At least by the standards of the past two thousand years, it’s nothing special to say that oblivion has a siren call and obeying it, well, don’t do that. But these past few years are special. Second look at the void?

This time, it’s not to chase down the pervy Lovecraftian pleasures of annihilation or insanity. It’s to find the ultimate in meaning, the creation of something from nothing, a presumptively final proof that we have met God and he is us.

You might think there’s not much link between fake news / misinformation / propaganda and the new lure of the void. You would be wrong.

This remarkable piece of propaganda — on whose behalf? I’ll leave you to wonder — begins with a thick slice of cyborg theology.

This is my pilgrimage to the Sacred Mountain of Protection. The Sacred Mountain is reckoned to protect the whole island of Taiwan—and even, by the supremely pious, to protect democracy itself, the sprawling experiment in governance that has held moral and actual sway over the would-be free world for the better part of a century. The mountain is in fact an industrial park in Hsinchu, a coastal city southwest of Taipei. Its shrine bears an unassuming name: the Taiwan Semiconductor Manufacturing Company.

The protection of course is against mainland China, ostensibly menacing the island as a whole, and all the human life therein, although on closer inspection it’s the cyborg life, stupid:

The silicon microchips fashioned inside them are the sine qua non of the built world, so essential to human life that they’re often treated as basic goods, commodities. […] But unlike copper and alfalfa, chips aren’t raw materials. Perhaps they’re currency, the coin of the global realm, denominated in units of processing power. Indeed, just as esoteric symbols transform banal cotton-linen patches into dollar bills, cryptic latticework layered onto morsels of common silicon—using printmaking techniques remarkably similar to the ones that mint paper money—turns nearly valueless material into the building blocks of value itself. This is what happens at TSMC.
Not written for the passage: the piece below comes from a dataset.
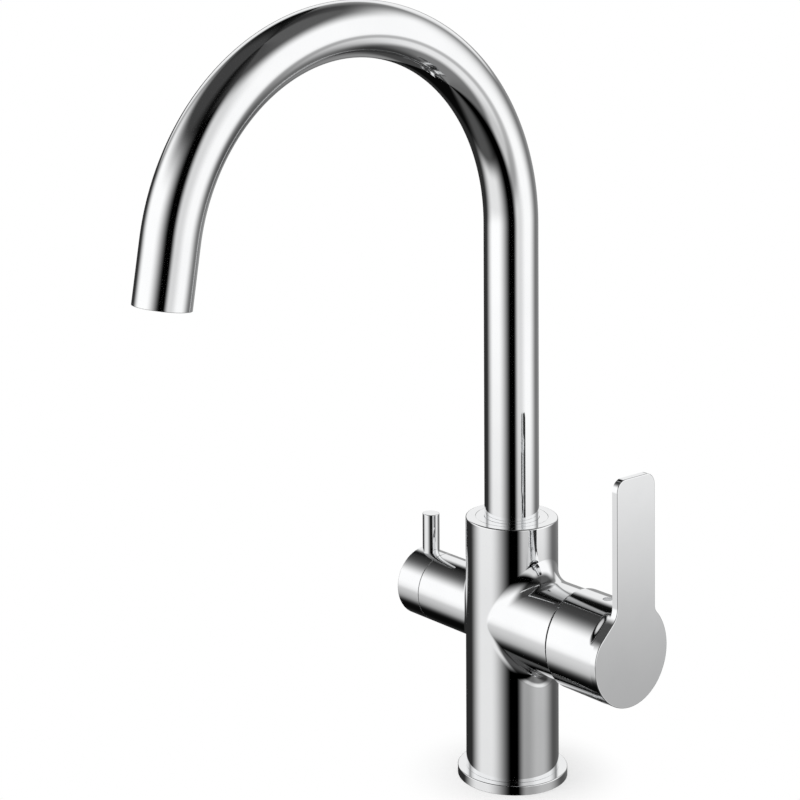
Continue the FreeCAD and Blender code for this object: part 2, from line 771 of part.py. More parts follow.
def disc_slider():
    """Plastic slider on the moving disc: a keyed block with a socket for the ball of the stem."""
    plate = cylinder("slider_plate", "slider_radius", "slider_plate_thickness",
                     (SLIDER, "0", "mixer_height"), "+X")
    height = "slider_top - (%s)" % SLIDER
    block = box("slider_block", (height, "2 * slider_half_width", "2 * slider_half_height"),
                (SLIDER + " + (%s) / 2" % height, "0", "mixer_height"))
    depth = "slider_top - pivot_place + ball_arm + ball_radius + loose_gap"
    socket = cylinder("ball_socket", "ball_radius + running_gap * 2", depth,
                      ("slider_top - (%s)" % depth, "0", "mixer_height"), "+X")
    keep(cut_away("slider_cut", joined("slider_whole", plate, block), socket), "disc_slider")


def cartridge_housing():
    keep(on_mixer_axis(turned("housing", [
        (FIXED_DISC, HOUSING_BORE),
        ("guide_collar_top + loose_gap", HOUSING_BORE),
        ("guide_collar_top + loose_gap", "guide_neck_radius + running_gap"),
        ("housing_neck_end", "guide_neck_radius + running_gap"),
        ("housing_neck_end", "housing_neck_radius"),
        ("housing_shoulder", "housing_neck_radius"),
        ("housing_shoulder", "cartridge_radius"),
        (FIXED_DISC, "cartridge_radius"),
    ], "H_Axis")), "cartridge_housing")


def cartridge_nut():
    """Threaded ring that presses on the housing shoulder, and the dome that hides it."""
    keep(on_mixer_axis(ring("nut", "housing_neck_radius + loose_gap", "cartridge_bore", "housing_shoulder",
                            "nut_end", "H_Axis")), "cartridge_nut")
    keep(on_mixer_axis(dome_cover()), "dome_cover")


def dome_cover():
    inner = "(dome_radius - dome_wall)"
    rim = "(mixer_end - pivot_place)"
    return turned("dome", [
        ("nut_end", "cartridge_bore - seat_gap - dome_wall"),
        ("mixer_end + dome_wall", "cartridge_bore - seat_gap - dome_wall"),
        ("mixer_end + dome_wall", "sqrt(%s ^ 2 - (%s + dome_wall) ^ 2)" % (inner, rim), inner, 1),
        ("pivot_place + sqrt(%s ^ 2 - dome_opening ^ 2)" % inner, "dome_opening"),
        ("pivot_place + sqrt(dome_radius ^ 2 - dome_opening ^ 2)", "dome_opening", "dome_radius", 1),
        ("mixer_end", "sqrt(dome_radius ^ 2 - %s ^ 2)" % rim),
        ("mixer_end", "cartridge_bore - seat_gap"),
        ("nut_end", "cartridge_bore - seat_gap"),
    ], "H_Axis")


def turning_guide():
    """Turns with the lever about the branch axis and keeps the stem and the slider in line."""
    whole = turned("guide", [
        (GUIDE, "0"),
        ("guide_end", "0"),
        ("guide_end", "guide_neck_radius"),
        ("guide_collar_top", "guide_neck_radius"),
        ("guide_collar_top", HOUSING_BORE + " - loose_gap"),
        (GUIDE, HOUSING_BORE + " - loose_gap"),
    ], "H_Axis")
    on_mixer_axis(whole)
    keyway = "guide_collar_top - (%s) + loose_gap" % GUIDE
    slot = box("slider_way", (keyway, "2 * slider_half_width + loose_gap", "2 * cartridge_radius"),
               ("%s + (%s) / 2" % (GUIDE, keyway), "0", "mixer_height"))
    stem_slot = box("stem_way", ("guide_end - (%s)" % GUIDE, "2 * stem_half_width + 2 * loose_gap",
                                 "2 * stem_slot_half_height"),
                    ("%s + (guide_end - (%s)) / 2" % (GUIDE, GUIDE), "0", "mixer_height"))
    hole = cylinder("guide_pin_hole", "pivot_radius", "4 * pivot_half_length",
                    ("pivot_place", "-2 * pivot_half_length", "mixer_height"), "+Y")
    keep(cut_away("guide_cut", whole, slot, stem_slot, hole), "turning_guide")
    keep(cylinder("hinge_pin", "pivot_radius", "2 * pivot_half_length",
                  ("pivot_place", "-pivot_half_length", "mixer_height"), "+Y"), "hinge_pin")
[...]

No borg, no life! Perhaps, one suddenly speculates, Beijing is actually disinclined to blow up their own all-but-only source of value itself? What, exactly, then, is “the China threat”…?

A story for another day. To the matter at hand. If chips aren’t “building blocks” of matter, much less “value itself,” out of what do these sacred priests of the planetary cyborg theocracy fabricate them?

(And yes, if you think I’m reaching a little, don’t take it from me, ask Virginia.)

Like money, silicon chips are both densely material and the engine of nearly all modern abstraction, from laws to concepts to cognition itself. And the power relations and global economy of semiconductor chips can turn as mind-boggling as cryptocurrency markets and derivative securities. Or as certain theologies, ones that feature nano-angels dancing on nano-pins.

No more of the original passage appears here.